Jezzi, you are always on top of your writing skills, and this story just confirms that.

I like it when Henry could become Henrietta on purpose, and volunteer for, what women back then considered a life and death struggle for not only their freedom of expression, but to be able to have a say in how things were done and run.

The speech Henrietta gave, was wonderful, and full of sincereity. I actually "saw" everything in the tent as it was; her standing at the podium speaking so eloquently in a ladylike fashion; the applause and then the standing ovations. I "saw" the surpirsed looks on Henrietta's family's faces, as they recognized her.

I would like to see more of Henrietta and Patricia tho.

Jezzi, this is a story of lessons learned, love, devotion, acceptance, understanding, and charm. Thanx for sharing this delightful story.

Barbara Lynn Terry

"If I have to be this girl in me, Then I have the right to be."

"With confidence and forbearance, we will have the strength to move forward."

Love & hugs,
Barbara

"If I have to be this girl in me, Then I have the right to be."

Henrietta

Very well done Jezzi, I really enjoyed the two stories. I remember Gavil's story also and I enjoyed that.

Great writing keep up the good work.

Joni

An apple for the teacher.

This is a very well-written and entertaining piece, in which Jezzi achieves a nice compromise between readability and a period style. I have always had a soft spot for Edwardian fashions, so I thoroughly enjoyed the descriptions and period illustrations of Henrietta's outfits and "Gibson" hairstyles.

I also came away from this story better educated! I thought it a bit strange that the bricklayer in Part One was still active, having voted for President "Harrison". I was thinking of W.H.Harrison, elected in 1840, which would make the bricklayer at least 84. A little research revealed of course that I had the wrong Harrison, and Jezzi was obviously referring to B.Harrison elected in 1888. So our bricklayer, who also voted for Grant, could not be younger than 52, but that's much more reasonable.

Best wishes, Andrea.

Best wishes, Andrea.

By Jove Jezzi

An absolutely spiffin' yarn don't cha know. Really grips the old imagination and brings it home to a gal that the male of the species is not always the absolute brute that the poor darlings sometime seem to be. Not that dear Henry isn't an absolute paragon amongst them of course, and, although presumably for reasons of his peripheral importance you do not deign to mention him, his valet surely deserves some commendation for permitting his master to appear in public in such a guise. Although perhaps the comment is unfair as admittedly social customs in Nations differ and perhaps the below stairs influence is not so draconian in younger Nations such as the one of which dear Henry is a citizen. Indeed there does seem a remarkable paucity of denizens of those regions in your tale and one is tempted to wonder if the Bank is quite as successful as it might be supposed to be. Then again being in Trade does make a difference and with the best will in the world one cannot expect the highest standards in such circumstances. Not that it makes the slightest difference to the writer of these few lines of course as there is no more stalwart a believer in the inherent equality of all, in theory at least, than she.
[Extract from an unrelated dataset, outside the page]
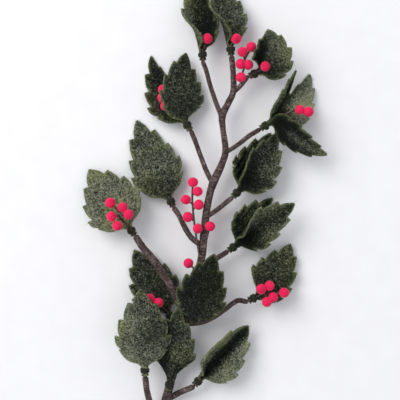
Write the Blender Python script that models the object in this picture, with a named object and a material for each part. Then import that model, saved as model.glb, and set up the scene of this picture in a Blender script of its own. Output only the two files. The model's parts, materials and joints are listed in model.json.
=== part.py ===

Or perhaps the sweet child Emily just hasn't thought menials worthy of notice in her diary. Or perhaps hasn't really noticed them at all? That would indeed illustrate a correct and gentle nurturing, a real credit to her governess

In conclusion dear Jezzi, I do think that your little tale contains such a benign moral tone that I shall be recommending it to my own little circle at our next charitable gathering. What does give one an extra little frisson of excitement in reading it, is the realisation that it does need to be kept under lock and key in ones escritoire lest the servants should chance across it and inadvertently imbibe some of its more egalitarian and, if one may venture the thought, republican sentiments. The quite apalling spread of literacy amongst the lower orders does mean that one has to be so very careful these days. Dear Algernon is so very adamant that none of our people should be so contaminated because, as he so rightly points out, it can only lead to discontent and unhappiness with their lot. Far better to remain content within the station of life that God has ordained!
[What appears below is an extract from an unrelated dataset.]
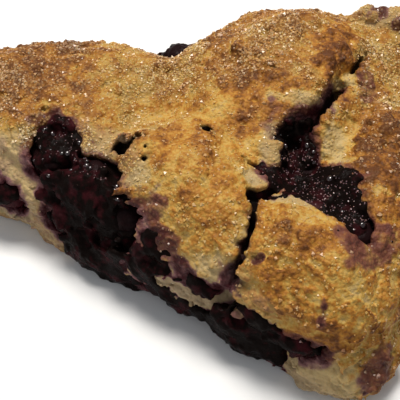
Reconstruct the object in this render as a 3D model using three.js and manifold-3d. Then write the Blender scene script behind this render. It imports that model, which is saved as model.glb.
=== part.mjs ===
// A blueberry scone: one wedge of baked dough, cut from a round, with burst blueberries in its
// cut sides and in the cracks of its top. Millimetres, +Z up, the flat base on z = 0.
// The tip points to -X, the browned outer edge to +X, and the origin is under the middle.
import * as THREE from "three";
import { mergeVertices } from "three/addons/utils/BufferGeometryUtils.js";
import Module from "manifold-3d";

const wasm = await Module();
wasm.setup();

// ---------- driving dimensions ----------

const wedge = {
  apexX: -90.5, // where the two cut sides would meet
  halfAngle: THREE.MathUtils.degToRad(18.5),
  turn: THREE.MathUtils.degToRad(0.5), // of its middle line towards +Y
  radius: 150, // of the browned outer edge, about the apex
  tipRound: 14.5,
  cornerRound: 12,
  rimRound: 11, // how the top rolls over into the sides
  sideLean: 0.1, // sides lean in by this much for each millimetre of height
  belly: 2.6, // how far the sides bulge at mid height
  bellyHeight: 15,
};

// The pillows of risen dough, each highest at its own middle.
const pillows = [
  { x: -30, y: 1, rx: 40, ry: 28, top: 26.5, drop: 5.5 }, // towards the tip
  { x: 27, y: 17, rx: 21, ry: 27, top: 35.5, drop: 7.5 }, // the high hump at the back
  { x: 11, y: -19, rx: 19, ry: 21, top: 30.5, drop: 6 }, // middle of the front side
  { x: 37, y: -32, rx: 16, ry: 18, top: 30.5, drop: 6.5 }, // front corner
  { x: 52, y: -3, rx: 16, ry: 30, top: 31.5, drop: 5 }, // along the outer edge
  { x: 50, y: 33, rx: 15, ry: 15, top: 31, drop: 6 }, // back corner
];
const pillowBlend = 1.2;

// Where the dough swelled past its cut sides, as ellipsoids: centre, radii and how softly it joins.
const swells = [
  { at: [46, -37, 4], r: [12, 10, 10], soft: 4 }, // front corner, over the tray
  { at: [24, 23.5, 16], r: [19.5, 17.2, 17.2], soft: 5 }, // behind the high hump
  { at: [-19, 10, 17], r: [21, 13.2, 11], soft: 3 }, // far shoulder of the tip
];

// Cracks in the top: a route in plan, each point with the half width there, and a depth.
// The dough rolls over into a crack with the radius soft.
const cracks = [
  {
    depth: 9,
    soft: 2,
    route: [[41.5, 22, 0.9], [40, 17, 1.2], [38, 12, 2.2], [36, 7, 1.8], [33, 0, 1.6]],
  },
  {
    depth: 11,
    soft: 3,
    route: [[30.8, -4, 3.6], [32, -8, 4.4], [35.3, -14.6, 4], [40.8, -18, 4.2], [45.5, -23, 3], [47, -26, 1]],
  },
  {
    depth: 10,
    soft: 2.5,
    route: [[31, -11, 3], [27, -14.6, 1.8], [24.4, -20, 2.8], [25.8, -27, 0.9], [26.4, -33, 0.9], [23, -37, 1]],
  },
  { depth: 4, soft: 1, route: [[18.5, -12, 0.6], [23, -12.8, 0.7], [27, -14, 1.2]] },
];

// Clefts that run across the sides: a route in space, each point with the radius there.
const clefts = [
  { soft: 3, route: [[6, -33, 15, 1], [15, -37.5, 18, 1.4], [20.5, -38.5, 17.5, 1.8], [24, -39.5, 12, 2.2]] },
  {
    soft: 3,
    route: [[24, -39.5, 13, 2], [27, -41.5, 8, 4.6], [33, -43.5, 7, 4.6], [37, -44.5, 11, 2], [40, -46, 12, 1]],
  },
  { soft: 2, route: [[-44, -13.5, 22, 0.6], [-36, -15.5, 21, 1], [-26, -19.5, 20, 1.4], [-20, -22, 17, 2]] },
  { soft: 3, route: [[-22, 24, 16, 0.8], [-6, 29.5, 18, 1.6], [6, 35, 15, 2.2], [16, 39.6, 17, 1]] },
  { soft: 3, route: [[24, 41, 22, 1], [33, 43.2, 15, 2.4], [41, 46, 8, 1.6]] },
  { soft: 3, route: [[60, 30, 20, 0.8], [62, 20, 15, 1.6], [62, 9, 18, 2], [62, -2, 14, 1]] },
  { soft: 3, route: [[62, -18, 22, 0.8], [61, -22, 14, 2], [59.5, -29, 9, 1.2]] },
];

// Hollows that burst fruit and steam left, as ellipsoids: centre, radii and the roll of the edge.
const hollows = [
  { at: [-19.5, -14.5, 24], r: [6, 5.6, 6], soft: 1.5 }, // bay in the front shoulder
  { at: [-10, -19.8, 19.5], r: [9.8, 5.4, 8], soft: 1.5 },
  { at: [-0.4, -24.4, 18.5], r: [4.2, 4.4, 6], soft: 1.5 },
  { at: [-12, -26, 12], r: [10, 3.2, 6], soft: 2 },
  { at: [29.4, -4.2, 24], r: [3, 3.2, 12], soft: 1 }, // the deep hole in the middle
  { at: [-3.4, -13.8, 26], r: [4, 2.3, 6], soft: 0.6 }, // small open bubble
  { at: [11.8, -7.3, 30], r: [1.2, 1.4, 4.5], soft: 0.4 },
  { at: [-4, -26, 15], r: [6, 4, 7], soft: 1.5 },
  { at: [-6, 26.5, 27], r: [6, 7, 6.5], soft: 2 }, // dip in the back rim
];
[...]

I must close now, dear Jezzi. Cook is throwing a tantrum because apparently she chanced upon the second footman in what can only be described as an unseemly and ultimately compromising situation with a scullery maid, which unpleasant sight so unbalanced her that she allowed the Yorkshire pudding to overcrisp. Dear Algernon, who, as you would expect, has a most refined palate and cannot abide Yorkshire pudding even a fraction past its peak condition, has announced his intention of dismissing all three, scullery maid, second footman, and cook, and I feel I must restrain him on this occasion. Good cooks are so very difficult to find, particularly those who can cook.
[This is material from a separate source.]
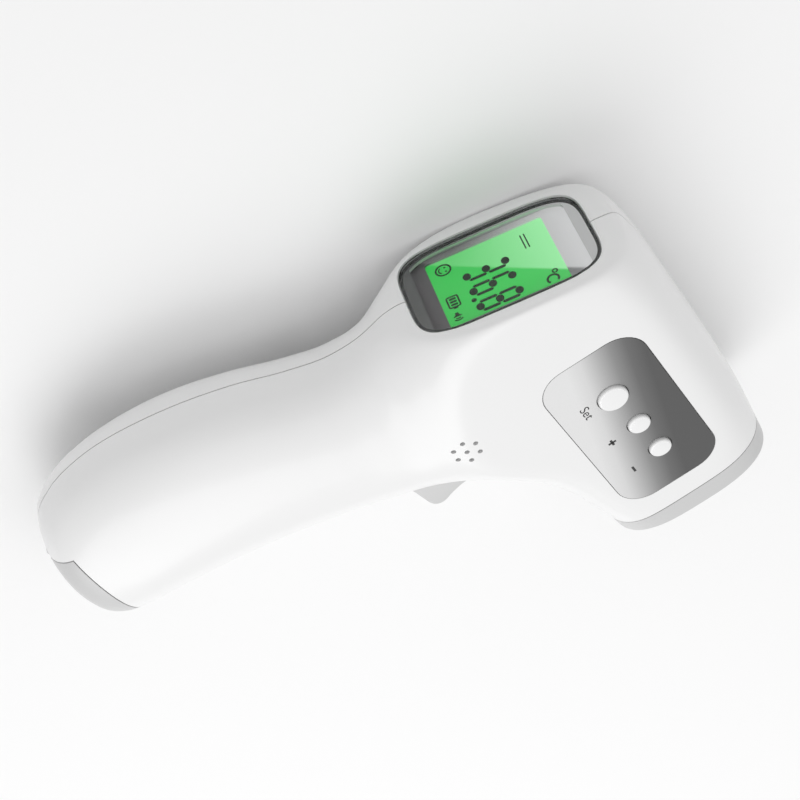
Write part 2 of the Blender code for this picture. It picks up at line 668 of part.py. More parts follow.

So au revoir dear Jezzi. And do wrap up warmly. We hear from the Lancasters, who were so unwise as to make a trip over there last year, that Chicago is such a very windy city.

Yours in devoted sisterhood,

Fleurie.

P.S. Is this banking family blessed with any other offspring? Dear Lady Cynthia de Messembry was telling me only the other day how they would regard with a certain favour any alliance between their own offspring and any American heiresses that may be in the market. That is if the bank is indeed solid. Perhaps you could let me know in your next letter as to the number of servants Mr. & Mrs. Wentworth do have to ensure the smooth running of their household.